Record-setting closer Ryan Netemeyer has learned to love the pressure associated with his role.
Netemeyer, a senior at Southern Illinois University Carbondale and a 2014 graduate of Mascoutah High School, is the Salukis' career leader in saves with 37 heading into a weekend series at rival Missouri State.
"I really never did anything like this in high school," Netemeyer said Wednesday. "My freshman year, I got a save at Indiana State. My sophomore year, they told me I was going to be the closer. I like that late-inning situation, that adrenaline rush of shutting the door on the opponent after your team has gone eight innings. It's finishing them off, basically."
Netemeyer, a 5-foot-11, 185-pound right-hander, shattered the learning curve in his first full season as the closer. He had 12 saves as a sophomore, which ranked second in the Missouri Valley Conference and second for a single season at SIUC.
Netemeyer topped it last season, recording 15 saves to lead the MVC and set a single-season Salukis record.
This season, Netemeyer has nine saves, although some shaky outings have bloated his ERA to a career-high 5.50 in 20 games.
"It's cool to think of everything I've done here, all the teams I've been involved with and all the different players. It's something I'm proud of," Netemeyer said. "I wish this year could have went a little better, but I'm starting to turn it around a little bit. Maybe going into this late (part of the) season, we can make something happen."
Netemeyer, the son of Dan and Julie Netemeyer, was 9-1 with a 1.29 ERA in 15 games, including 13 starts, as a senior at Mascoutah in 2014. He walked 25, struck out 92 and allowed just 45 hits in 70 2/3 innings.
Those years as a starter seem far in the past, even though Netemeyer has developed a four-pitch repertoire that could again lead him into that role in a possible professional career this summer.
Netemeyer relies on a low- to mid-90s fastball along with a slide. He mixes in an occasional curveball and also has employed a changeup that has become more prominent this season.
"It's stuff I've been working on throughout my career, and it's starting to help me out now," said Netemeyer, whose fastball has touched 94 mph. "If I had to start, I probably could. But I like closing. It's a good adrenaline rush."
Netemeyer's statistics have been damaged by disappointing performances against Louisiana Monroe (two runs in one inning), UC Irvine (three runs in 2/3 of an inning), Illinois State (two runs in 1/3 of an inning) and Dallas Baptist (three runs in 1/3 of an inning). He has six walks in those outings, four of which came against Dallas Baptist.
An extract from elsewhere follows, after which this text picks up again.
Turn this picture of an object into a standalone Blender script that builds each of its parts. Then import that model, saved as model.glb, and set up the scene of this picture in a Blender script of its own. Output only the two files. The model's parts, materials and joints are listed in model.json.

Since closers don't throw many innings, it can be difficult to overcome the rough spots.
"A couple of weird games happened," Netemeyer said. "And it was me pressing, trying to do too much. You've just got to settle in and relax a little bit — just have fun with the game again. It was more just me wanting to do well for the team, not letting them down."
The Salukis' regular season concludes May 19 with the finale of a three-game series against visiting Bradley. The Missouri Valley Conference Tournament is scheduled for May 23-26 in Dallas. SIUC is 25-23 overall and 8-7 in the league.
Unless they win the MVC Tournament, the Salukis will have their bags packed before the amateur draft is held June 6-8 in New Jersey. Netemeyer dreams of being selected by a major-league team, or perhaps sign a contract as an undrafted free agent.
Dan Netemeyer, a McKendree University graduate, pitched in the Kansas City Royals organization.
"It's something I've always wanted to do," Ryan Netemeyer said of pitching professionally. "It's out of my hands at this point. I can just do whatever I can on the field and hope that someone gives me a chance.
"There are a lot of opportunities out there. I like to think I have more left."
Regardless, Netemeyer will return to Carbondale for the fall semester to complete his major in mechanical engineering.
Netemeyer still has close ties to Mascoutah. He remains in contact with coach Don Eddy and "a ton of friends."
Carbondale is Netemeyer's adopted second home.
"It's the people here," he said. "It's a big school with small-town people — kind of like Mascoutah. It's a good place for me. There are good people here."